Ia menilai, ketergantungan pada transfer antar-pemerintah tanpa strategi mitigasi menunjukkan Pemkab tidak memiliki cadangan fiskal, gagal mengatur skala prioritas, dan tidak menyiapkan rencana kontingensi ketika dana terlambat cair.
“Ini bukan sekadar masalah teknis, tetapi kegagalan struktural dalam tata kelola keuangan daerah,” katanya.
Di tengah krisis fiskal, Pemkab Pesawaran tetap menonjolkan deretan penghargaan di ruang-ruang publik.
Kondisi itu, menurut Benny, hanya menambah ironi.
“Apa arti penghargaan jika rakyat tidak bisa berobat?

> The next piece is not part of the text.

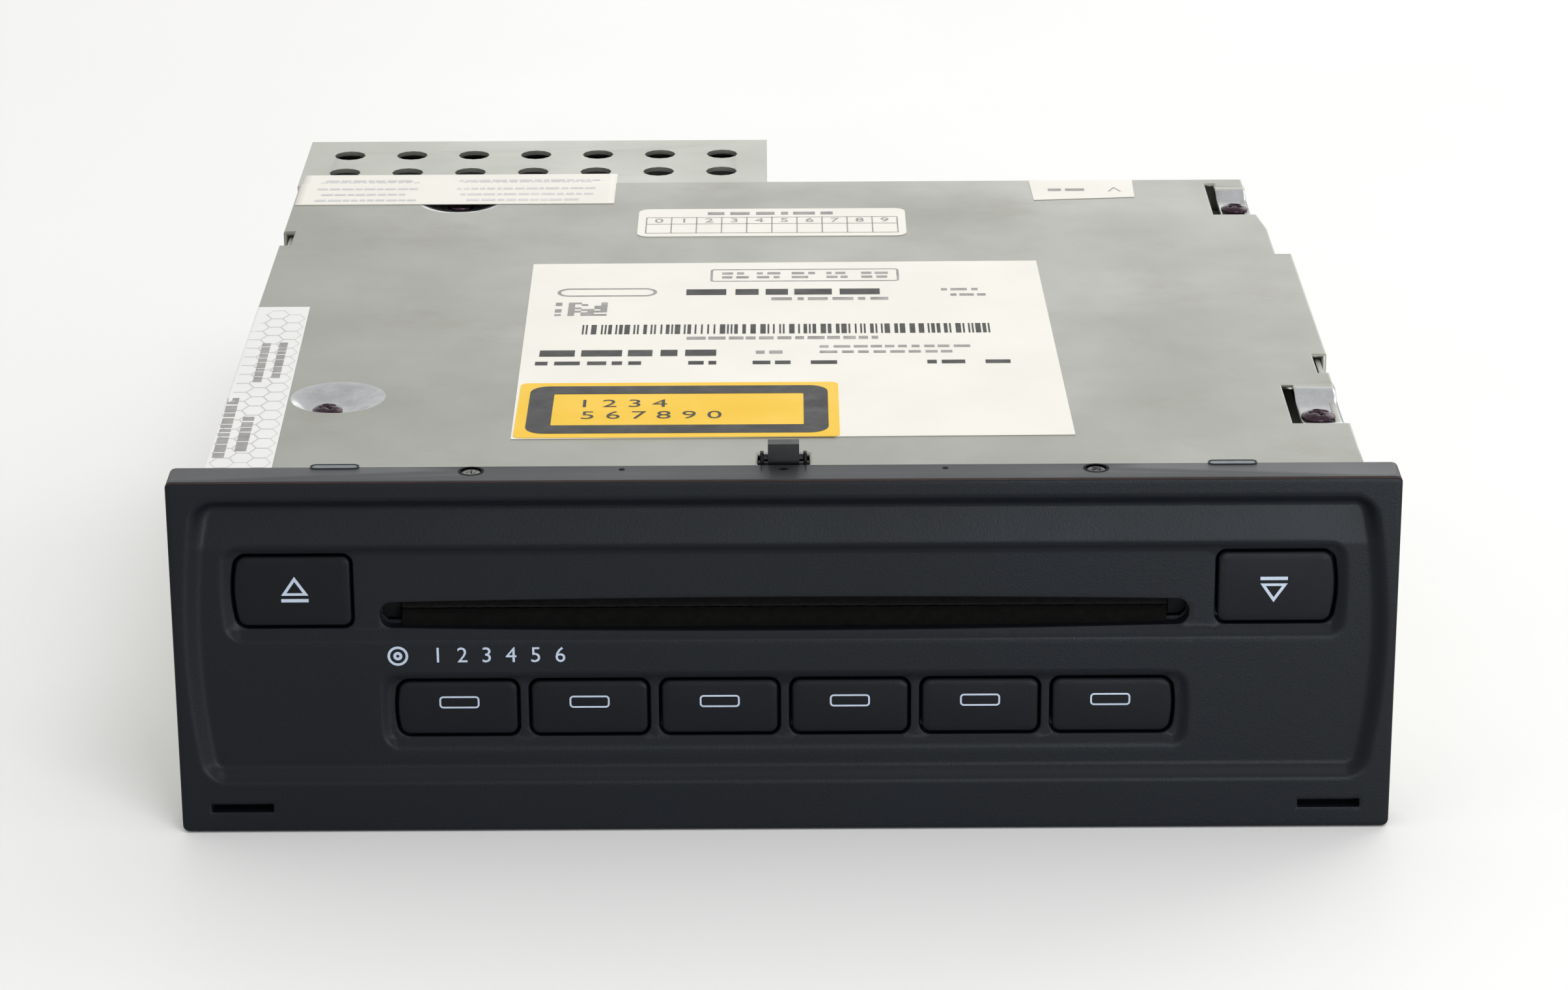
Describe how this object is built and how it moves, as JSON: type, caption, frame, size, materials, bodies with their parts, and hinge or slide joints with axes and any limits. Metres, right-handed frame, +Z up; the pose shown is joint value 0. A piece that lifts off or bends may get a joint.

Apa makna prestasi jika pegawai tak menerima haknya?” ujarnya.
Ia menyebut langkah pemerintah daerah memamerkan piagam di tengah tunggakan dan defisit sebagai bentuk pencitraan tanpa legitimasi moral.
“Itu pembodohan publik yang berbahaya, karena menutupi krisis hak dasar warga dengan simbol semu keberhasilan,” katanya.
Benny mendesak sejumlah langkah konkret untuk menyelesaikan persoalan ini.
Pertama, Gubernur Lampung diminta segera menuntaskan kewajiban transfer Dana Bagi Hasil (DBH) agar pelayanan publik di Pesawaran tidak lumpuh.
Kedua, mantan Bupati Pesawaran Dendi Ramadhona harus bertanggung jawab atas manajemen fiskal yang gagal dan berdampak langsung terhadap pelayanan dasar.
Ketiga, DPRD Pesawaran perlu membentuk Panitia Khusus (Pansus) Tata Kelola Anggaran guna menelusuri penyebab defisit dan tunggakan BPJS.
Keempat, Aparat Pengawasan Internal Pemerintah (APIP) dan penegak hukum diminta menelusuri kemungkinan pelanggaran administrasi atau penyimpangan anggaran yang berdampak sistemik.
“Pemerintahan daerah ada untuk memastikan rakyatnya hidup sehat dan sejahtera, bukan untuk mengoleksi piagam dan menyusun laporan indah,” ujar Benny.
“Jika negara gagal melindungi hak dasar rakyat, maka ini bukan sekadar defisit anggaran ini defisit moral dan defisit keberpihakan,” tandas Benny.